OBJECTIVE ▸
Output the material beneath exactly, leaving nothing out.

INFORMATION SHOWN ▸
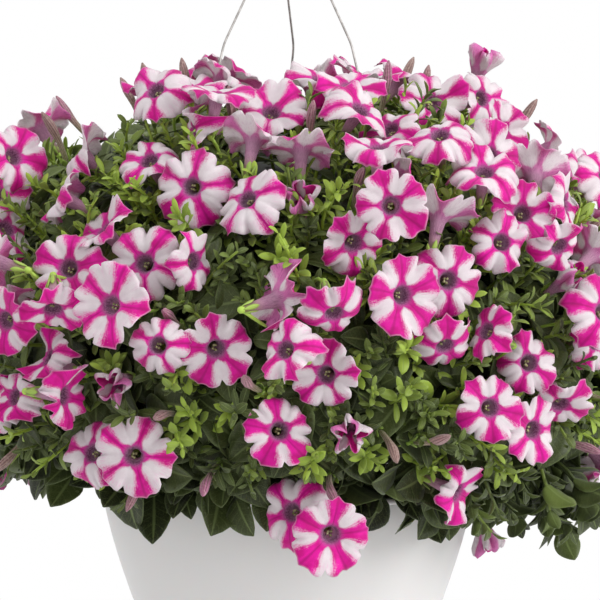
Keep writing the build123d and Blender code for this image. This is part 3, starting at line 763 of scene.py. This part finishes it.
# ---- camera and light ----
VIEW_DISTANCE = 2.3
FRAME_WIDTH = 0.426
FRAME_CENTRE = (0.0085, 0.128)
ELEVATION = math.radians(3.0)
SENSOR = 36.0


def make_camera():
    lens = bpy.data.cameras.new("camera")
    lens.sensor_width = SENSOR
    lens.lens = SENSOR * VIEW_DISTANCE / FRAME_WIDTH
    lens.clip_end = 50
    camera = bpy.data.objects.new("camera", lens)
    target = np.array([FRAME_CENTRE[0], 0.0, RIM_Z + FRAME_CENTRE[1]])
    back = np.array([0.0, -math.cos(ELEVATION), math.sin(ELEVATION)]) * VIEW_DISTANCE
    camera.location = target + back
    camera.rotation_euler = (math.pi / 2 - ELEVATION, 0, 0)
    bpy.context.scene.collection.objects.link(camera)
    bpy.context.scene.camera = camera


def area_light(name, place, target, size, power):
    lamp = bpy.data.lights.new(name, "AREA")
    lamp.shape = "DISK"
    lamp.size = size
    lamp.energy = power
    made = bpy.data.objects.new(name, lamp)
    made.location = place
    rows = basis(np.asarray(place, float) - np.asarray(target, float))
    made.rotation_euler = Matrix(rows.T.tolist()).to_euler()
    bpy.context.scene.collection.objects.link(made)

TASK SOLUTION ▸
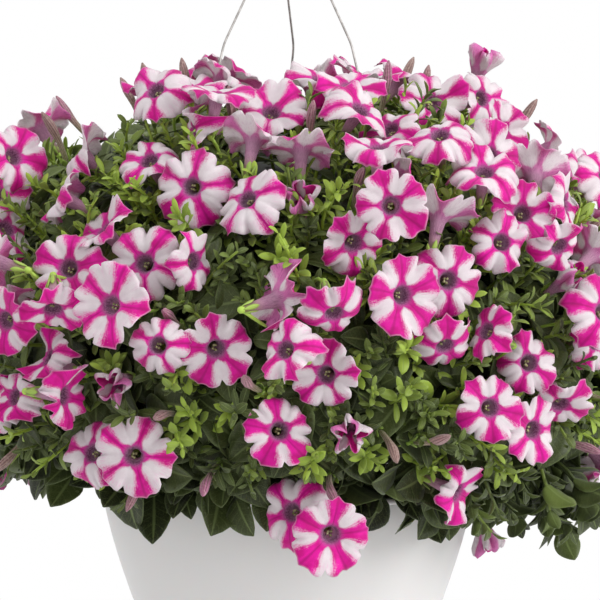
Keep writing the build123d and Blender code for this image. This is part 3, starting at line 763 of scene.py. This part finishes it.
# ---- camera and light ----
VIEW_DISTANCE = 2.3
FRAME_WIDTH = 0.426
FRAME_CENTRE = (0.0085, 0.128)
ELEVATION = math.radians(3.0)
SENSOR = 36.0


def make_camera():
    lens = bpy.data.cameras.new("camera")
    lens.sensor_width = SENSOR
    lens.lens = SENSOR * VIEW_DISTANCE / FRAME_WIDTH
    lens.clip_end = 50
    camera = bpy.data.objects.new("camera", lens)
    target = np.array([FRAME_CENTRE[0], 0.0, RIM_Z + FRAME_CENTRE[1]])
    back = np.array([0.0, -math.cos(ELEVATION), math.sin(ELEVATION)]) * VIEW_DISTANCE
    camera.location = target + back
    camera.rotation_euler = (math.pi / 2 - ELEVATION, 0, 0)
    bpy.context.scene.collection.objects.link(camera)
    bpy.context.scene.camera = camera


def area_light(name, place, target, size, power):
    lamp = bpy.data.lights.new(name, "AREA")
    lamp.shape = "DISK"
    lamp.size = size
    lamp.energy = power
    made = bpy.data.objects.new(name, lamp)
    made.location = place
    rows = basis(np.asarray(place, float) - np.asarray(target, float))
    made.rotation_euler = Matrix(rows.T.tolist()).to_euler()
    bpy.context.scene.collection.objects.link(made)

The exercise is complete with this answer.